▶ PROBLEM DETAILS: Print the listing below exactly.

━━━━━ RECORD SET

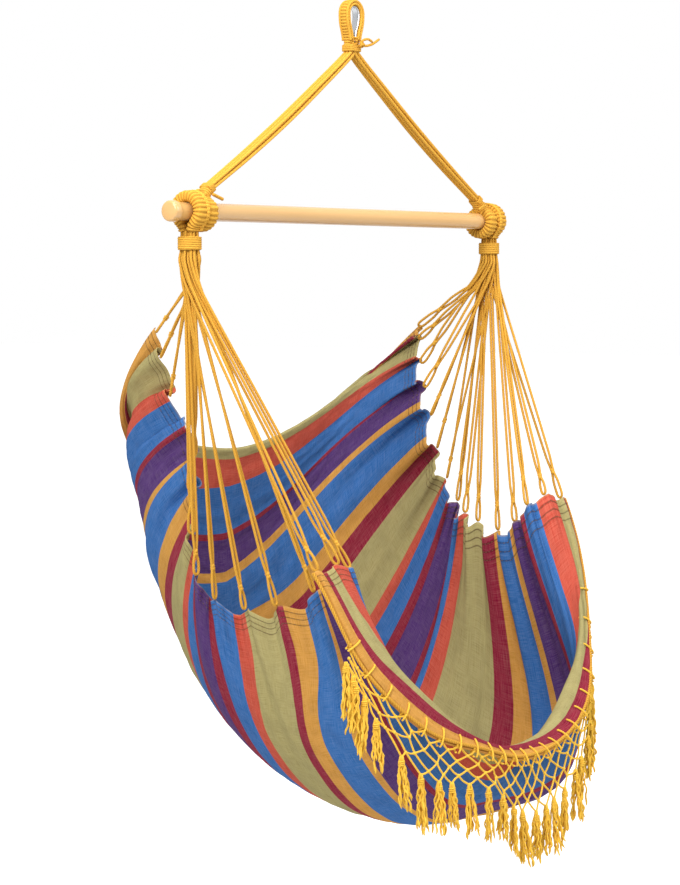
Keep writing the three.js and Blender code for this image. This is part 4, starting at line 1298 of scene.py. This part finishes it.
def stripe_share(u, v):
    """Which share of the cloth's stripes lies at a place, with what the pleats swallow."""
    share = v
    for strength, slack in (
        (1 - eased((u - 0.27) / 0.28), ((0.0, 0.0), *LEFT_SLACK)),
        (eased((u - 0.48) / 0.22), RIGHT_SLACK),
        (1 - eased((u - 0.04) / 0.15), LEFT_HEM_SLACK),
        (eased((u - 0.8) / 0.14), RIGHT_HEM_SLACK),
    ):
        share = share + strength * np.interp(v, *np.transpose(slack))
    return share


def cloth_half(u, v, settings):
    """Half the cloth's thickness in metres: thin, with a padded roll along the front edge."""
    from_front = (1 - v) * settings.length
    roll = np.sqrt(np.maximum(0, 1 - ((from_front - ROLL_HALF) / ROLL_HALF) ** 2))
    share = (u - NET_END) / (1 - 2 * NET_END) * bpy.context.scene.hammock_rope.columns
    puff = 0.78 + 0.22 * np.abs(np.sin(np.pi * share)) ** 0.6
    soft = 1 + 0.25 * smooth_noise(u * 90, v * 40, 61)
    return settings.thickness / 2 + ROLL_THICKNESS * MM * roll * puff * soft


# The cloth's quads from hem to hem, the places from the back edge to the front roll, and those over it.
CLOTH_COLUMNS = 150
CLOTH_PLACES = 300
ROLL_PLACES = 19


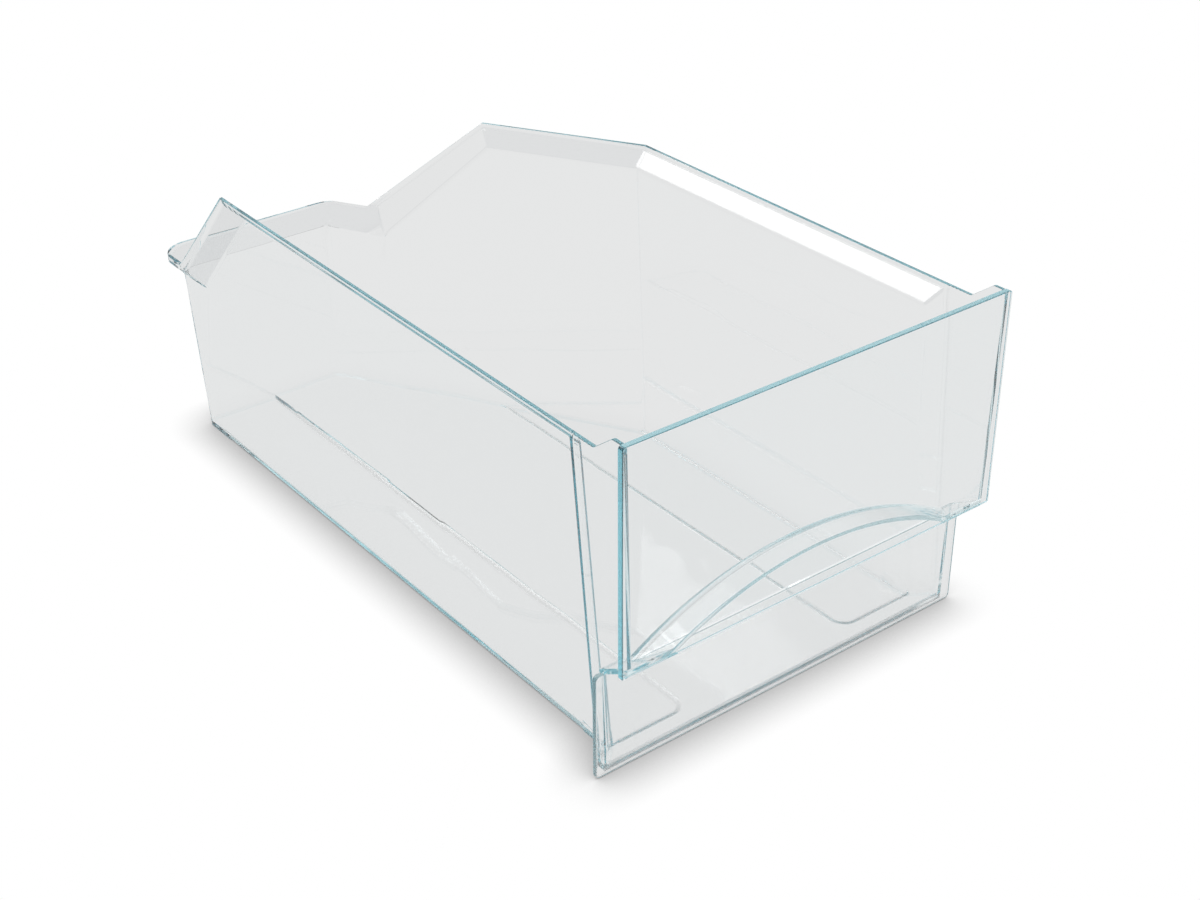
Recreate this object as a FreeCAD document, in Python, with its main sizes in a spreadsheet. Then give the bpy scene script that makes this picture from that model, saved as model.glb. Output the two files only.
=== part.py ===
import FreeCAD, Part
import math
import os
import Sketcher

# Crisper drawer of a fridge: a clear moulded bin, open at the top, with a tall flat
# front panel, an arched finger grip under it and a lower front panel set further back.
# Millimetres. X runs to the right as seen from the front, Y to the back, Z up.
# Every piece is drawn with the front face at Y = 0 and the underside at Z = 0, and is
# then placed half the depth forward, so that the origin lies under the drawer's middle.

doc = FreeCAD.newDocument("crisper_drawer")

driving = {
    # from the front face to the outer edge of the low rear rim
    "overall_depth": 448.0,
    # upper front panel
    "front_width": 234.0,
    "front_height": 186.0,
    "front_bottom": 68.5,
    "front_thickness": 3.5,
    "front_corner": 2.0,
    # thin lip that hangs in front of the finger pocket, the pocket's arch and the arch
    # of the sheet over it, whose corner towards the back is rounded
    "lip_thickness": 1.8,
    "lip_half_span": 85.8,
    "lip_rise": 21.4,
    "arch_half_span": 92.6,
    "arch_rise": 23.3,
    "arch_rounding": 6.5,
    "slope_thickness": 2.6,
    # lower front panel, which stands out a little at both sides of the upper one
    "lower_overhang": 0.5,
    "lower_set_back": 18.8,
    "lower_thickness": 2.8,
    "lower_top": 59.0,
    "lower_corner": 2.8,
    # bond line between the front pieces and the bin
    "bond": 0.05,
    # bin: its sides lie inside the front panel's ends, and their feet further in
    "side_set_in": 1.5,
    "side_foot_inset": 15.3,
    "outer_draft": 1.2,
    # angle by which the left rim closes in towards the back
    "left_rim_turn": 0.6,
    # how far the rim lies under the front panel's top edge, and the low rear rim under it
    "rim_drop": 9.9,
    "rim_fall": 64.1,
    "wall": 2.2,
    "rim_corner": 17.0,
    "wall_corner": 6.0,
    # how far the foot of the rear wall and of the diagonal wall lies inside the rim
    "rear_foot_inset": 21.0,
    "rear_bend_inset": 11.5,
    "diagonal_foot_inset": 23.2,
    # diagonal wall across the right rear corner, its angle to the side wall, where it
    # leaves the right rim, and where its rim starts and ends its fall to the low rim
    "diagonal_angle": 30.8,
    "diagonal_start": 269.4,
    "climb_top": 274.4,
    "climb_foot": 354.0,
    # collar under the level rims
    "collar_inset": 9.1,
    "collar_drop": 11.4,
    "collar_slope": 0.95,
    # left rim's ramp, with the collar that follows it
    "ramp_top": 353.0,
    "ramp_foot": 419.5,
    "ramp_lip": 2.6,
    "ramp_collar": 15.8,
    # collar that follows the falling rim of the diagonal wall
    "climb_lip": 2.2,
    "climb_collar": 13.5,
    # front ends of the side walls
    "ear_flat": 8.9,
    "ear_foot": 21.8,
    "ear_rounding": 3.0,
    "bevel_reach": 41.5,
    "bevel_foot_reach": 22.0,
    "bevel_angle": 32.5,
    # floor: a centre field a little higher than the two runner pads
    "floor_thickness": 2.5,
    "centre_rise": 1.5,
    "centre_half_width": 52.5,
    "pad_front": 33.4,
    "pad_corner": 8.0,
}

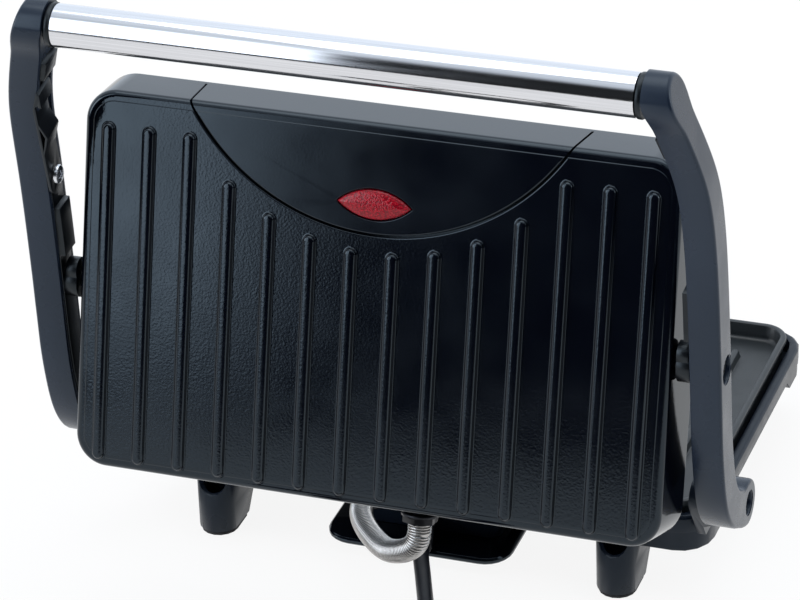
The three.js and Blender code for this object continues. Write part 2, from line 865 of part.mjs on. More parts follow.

━━━━━━━━━━

▶ TASK OUTPUT:
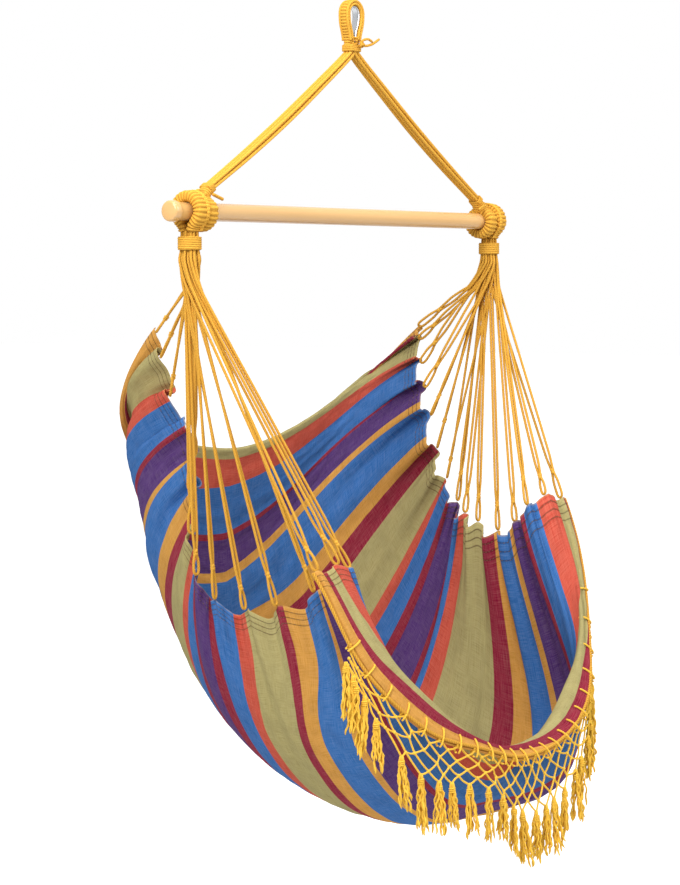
Keep writing the three.js and Blender code for this image. This is part 4, starting at line 1298 of scene.py. This part finishes it.
def stripe_share(u, v):
    """Which share of the cloth's stripes lies at a place, with what the pleats swallow."""
    share = v
    for strength, slack in (
        (1 - eased((u - 0.27) / 0.28), ((0.0, 0.0), *LEFT_SLACK)),
        (eased((u - 0.48) / 0.22), RIGHT_SLACK),
        (1 - eased((u - 0.04) / 0.15), LEFT_HEM_SLACK),
        (eased((u - 0.8) / 0.14), RIGHT_HEM_SLACK),
    ):
        share = share + strength * np.interp(v, *np.transpose(slack))
    return share


def cloth_half(u, v, settings):
    """Half the cloth's thickness in metres: thin, with a padded roll along the front edge."""
    from_front = (1 - v) * settings.length
    roll = np.sqrt(np.maximum(0, 1 - ((from_front - ROLL_HALF) / ROLL_HALF) ** 2))
    share = (u - NET_END) / (1 - 2 * NET_END) * bpy.context.scene.hammock_rope.columns
    puff = 0.78 + 0.22 * np.abs(np.sin(np.pi * share)) ** 0.6
    soft = 1 + 0.25 * smooth_noise(u * 90, v * 40, 61)
    return settings.thickness / 2 + ROLL_THICKNESS * MM * roll * puff * soft


# The cloth's quads from hem to hem, the places from the back edge to the front roll, and those over it.
CLOTH_COLUMNS = 150
CLOTH_PLACES = 300
ROLL_PLACES = 19


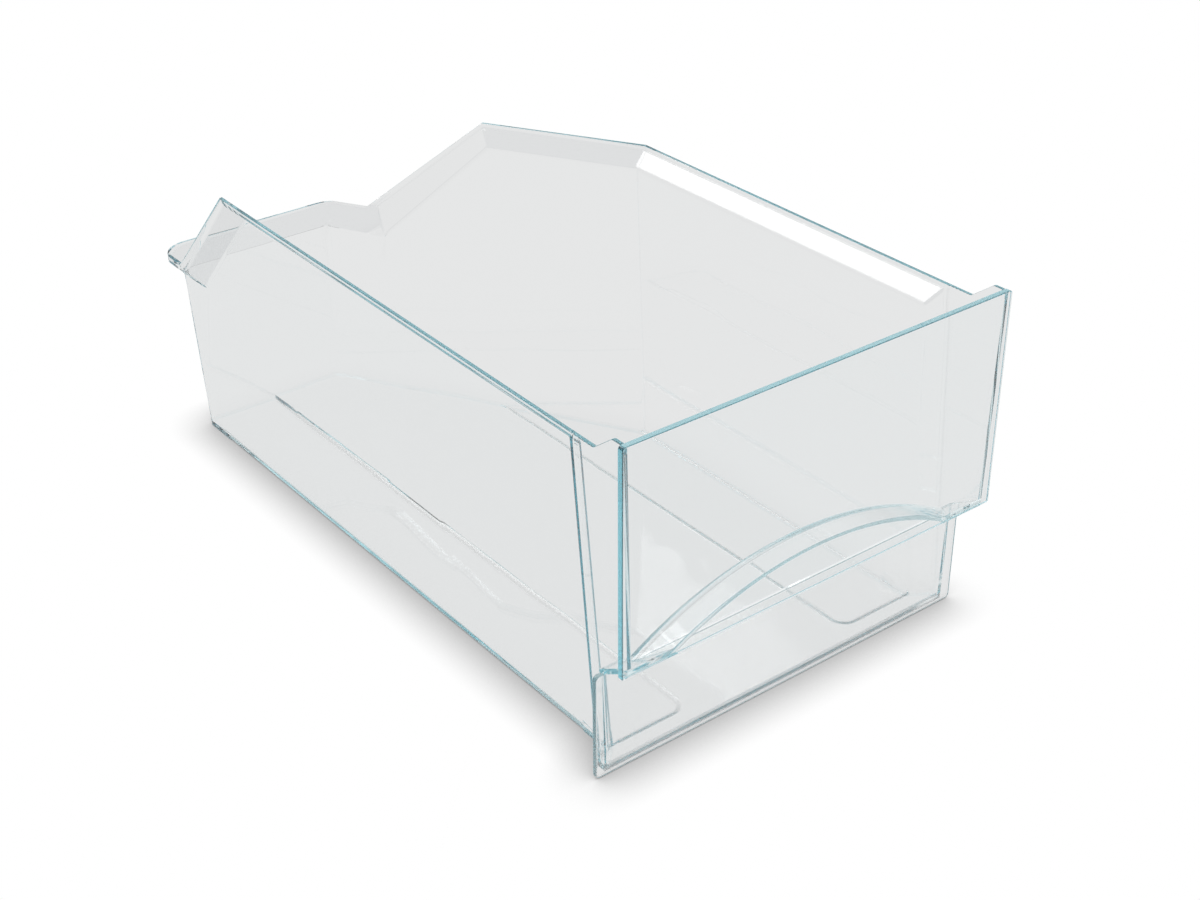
Recreate this object as a FreeCAD document, in Python, with its main sizes in a spreadsheet. Then give the bpy scene script that makes this picture from that model, saved as model.glb. Output the two files only.
=== part.py ===
import FreeCAD, Part
import math
import os
import Sketcher

# Crisper drawer of a fridge: a clear moulded bin, open at the top, with a tall flat
# front panel, an arched finger grip under it and a lower front panel set further back.
# Millimetres. X runs to the right as seen from the front, Y to the back, Z up.
# Every piece is drawn with the front face at Y = 0 and the underside at Z = 0, and is
# then placed half the depth forward, so that the origin lies under the drawer's middle.

doc = FreeCAD.newDocument("crisper_drawer")

driving = {
    # from the front face to the outer edge of the low rear rim
    "overall_depth": 448.0,
    # upper front panel
    "front_width": 234.0,
    "front_height": 186.0,
    "front_bottom": 68.5,
    "front_thickness": 3.5,
    "front_corner": 2.0,
    # thin lip that hangs in front of the finger pocket, the pocket's arch and the arch
    # of the sheet over it, whose corner towards the back is rounded
    "lip_thickness": 1.8,
    "lip_half_span": 85.8,
    "lip_rise": 21.4,
    "arch_half_span": 92.6,
    "arch_rise": 23.3,
    "arch_rounding": 6.5,
    "slope_thickness": 2.6,
    # lower front panel, which stands out a little at both sides of the upper one
    "lower_overhang": 0.5,
    "lower_set_back": 18.8,
    "lower_thickness": 2.8,
    "lower_top": 59.0,
    "lower_corner": 2.8,
    # bond line between the front pieces and the bin
    "bond": 0.05,
    # bin: its sides lie inside the front panel's ends, and their feet further in
    "side_set_in": 1.5,
    "side_foot_inset": 15.3,
    "outer_draft": 1.2,
    # angle by which the left rim closes in towards the back
    "left_rim_turn": 0.6,
    # how far the rim lies under the front panel's top edge, and the low rear rim under it
    "rim_drop": 9.9,
    "rim_fall": 64.1,
    "wall": 2.2,
    "rim_corner": 17.0,
    "wall_corner": 6.0,
    # how far the foot of the rear wall and of the diagonal wall lies inside the rim
    "rear_foot_inset": 21.0,
    "rear_bend_inset": 11.5,
    "diagonal_foot_inset": 23.2,
    # diagonal wall across the right rear corner, its angle to the side wall, where it
    # leaves the right rim, and where its rim starts and ends its fall to the low rim
    "diagonal_angle": 30.8,
    "diagonal_start": 269.4,
    "climb_top": 274.4,
    "climb_foot": 354.0,
    # collar under the level rims
    "collar_inset": 9.1,
    "collar_drop": 11.4,
    "collar_slope": 0.95,
    # left rim's ramp, with the collar that follows it
    "ramp_top": 353.0,
    "ramp_foot": 419.5,
    "ramp_lip": 2.6,
    "ramp_collar": 15.8,
    # collar that follows the falling rim of the diagonal wall
    "climb_lip": 2.2,
    "climb_collar": 13.5,
    # front ends of the side walls
    "ear_flat": 8.9,
    "ear_foot": 21.8,
    "ear_rounding": 3.0,
    "bevel_reach": 41.5,
    "bevel_foot_reach": 22.0,
    "bevel_angle": 32.5,
    # floor: a centre field a little higher than the two runner pads
    "floor_thickness": 2.5,
    "centre_rise": 1.5,
    "centre_half_width": 52.5,
    "pad_front": 33.4,
    "pad_corner": 8.0,
}

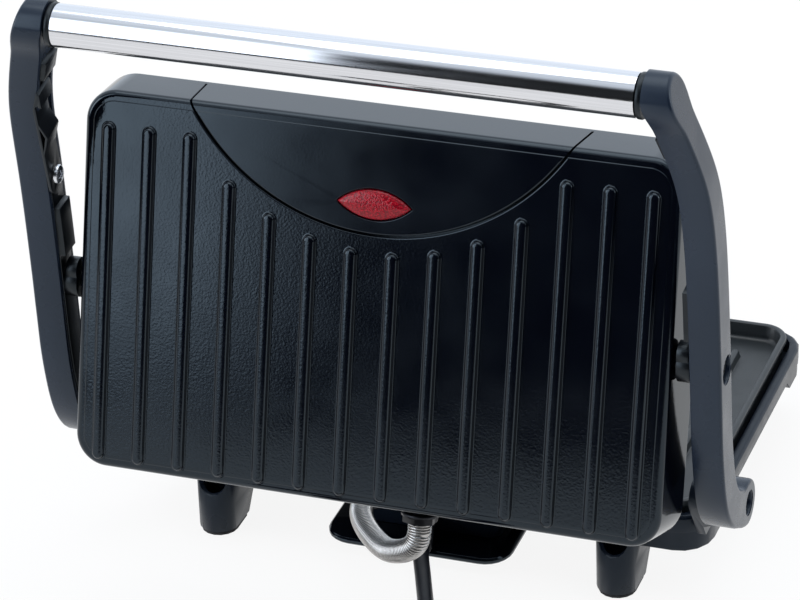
The three.js and Blender code for this object continues. Write part 2, from line 865 of part.mjs on. More parts follow.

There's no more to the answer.